A Deep Learning-Based Approach to Resource Allocation in UAV-aided Wireless Powered MEC Networks

Beamforming and non-orthogonal multiple access (NOMA) are two key techniques for achieving spectral efficient communication in the fifth generation and beyond wireless networks. In this paper, we jointly apply a hybrid beamforming and NOMA techniques to an unmanned aerial vehicle (UAV)-carried wireless-powered mobile edge computing (MEC) system, within which the UAV is mounted with a wireless power charger and the MEC platform delivers energy and computing services to Internet of Things (IoT) devices. We aim to maximize the sum computation rate at all IoT devices whilst satisfying the constraint of energy harvesting and coverage. The considered optimization problem is non-convex involving joint optimization of the UAV's 3D placement and hybrid beamforming matrices as well as computation resource allocation in partial offloading pattern, and thus is quite difficult to tackle directly.
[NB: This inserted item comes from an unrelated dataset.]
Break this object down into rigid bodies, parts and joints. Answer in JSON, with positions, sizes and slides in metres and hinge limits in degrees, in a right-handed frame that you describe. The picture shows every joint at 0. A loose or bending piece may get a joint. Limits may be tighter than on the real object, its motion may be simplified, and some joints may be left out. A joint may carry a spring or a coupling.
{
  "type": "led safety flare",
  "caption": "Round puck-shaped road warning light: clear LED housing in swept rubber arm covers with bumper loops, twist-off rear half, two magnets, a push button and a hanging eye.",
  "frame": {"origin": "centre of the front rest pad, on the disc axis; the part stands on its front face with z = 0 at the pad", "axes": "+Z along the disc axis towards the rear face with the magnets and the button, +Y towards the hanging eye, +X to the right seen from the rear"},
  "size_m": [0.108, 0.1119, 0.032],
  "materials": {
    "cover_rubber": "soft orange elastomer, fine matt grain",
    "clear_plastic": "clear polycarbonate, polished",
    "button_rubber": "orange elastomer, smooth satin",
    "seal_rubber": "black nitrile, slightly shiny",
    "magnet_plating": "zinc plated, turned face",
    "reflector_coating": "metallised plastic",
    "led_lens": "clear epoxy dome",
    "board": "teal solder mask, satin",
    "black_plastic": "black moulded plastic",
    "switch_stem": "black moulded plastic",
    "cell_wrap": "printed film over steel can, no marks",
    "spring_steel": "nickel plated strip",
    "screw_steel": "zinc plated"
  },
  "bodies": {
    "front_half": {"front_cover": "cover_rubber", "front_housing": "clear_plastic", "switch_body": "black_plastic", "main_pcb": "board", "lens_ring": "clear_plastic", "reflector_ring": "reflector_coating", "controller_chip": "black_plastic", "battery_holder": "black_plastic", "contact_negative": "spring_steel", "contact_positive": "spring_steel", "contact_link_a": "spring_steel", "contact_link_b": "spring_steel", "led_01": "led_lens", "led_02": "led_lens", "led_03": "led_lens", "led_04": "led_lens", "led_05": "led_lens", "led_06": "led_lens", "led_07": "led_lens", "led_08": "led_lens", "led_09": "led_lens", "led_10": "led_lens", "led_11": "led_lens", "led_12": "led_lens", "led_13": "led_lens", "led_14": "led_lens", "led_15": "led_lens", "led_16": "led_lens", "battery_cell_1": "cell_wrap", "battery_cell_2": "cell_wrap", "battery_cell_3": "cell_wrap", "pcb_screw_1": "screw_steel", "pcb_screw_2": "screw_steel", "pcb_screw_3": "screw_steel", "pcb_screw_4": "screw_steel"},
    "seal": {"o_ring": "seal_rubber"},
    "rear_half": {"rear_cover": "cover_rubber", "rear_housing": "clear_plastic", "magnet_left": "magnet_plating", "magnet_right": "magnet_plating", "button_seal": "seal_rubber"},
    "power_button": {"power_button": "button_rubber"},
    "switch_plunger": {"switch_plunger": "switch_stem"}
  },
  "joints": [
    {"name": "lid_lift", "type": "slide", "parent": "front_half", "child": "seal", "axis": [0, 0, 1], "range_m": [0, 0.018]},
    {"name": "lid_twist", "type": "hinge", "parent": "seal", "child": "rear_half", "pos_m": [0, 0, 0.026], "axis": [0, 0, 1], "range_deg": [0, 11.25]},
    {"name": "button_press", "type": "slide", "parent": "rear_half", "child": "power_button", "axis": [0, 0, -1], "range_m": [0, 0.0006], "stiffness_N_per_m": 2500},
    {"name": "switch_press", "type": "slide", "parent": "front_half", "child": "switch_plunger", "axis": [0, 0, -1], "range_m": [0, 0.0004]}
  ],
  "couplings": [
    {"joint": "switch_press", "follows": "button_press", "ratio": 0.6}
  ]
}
By applying the polyhedral annexation method and the deep deterministic policy gradient (DDPG) algorithm, we propose an effective algorithm to derive the closed-form solution for the optimal 3D deployment of the UAV, and find the solution for the hybrid beamformer. A resource allocation algorithm for partial offloading pattern is thereby proposed. Simulation results demonstrate that our designed algorithm yields a significant computation performance enhancement as compared to the benchmark schemes.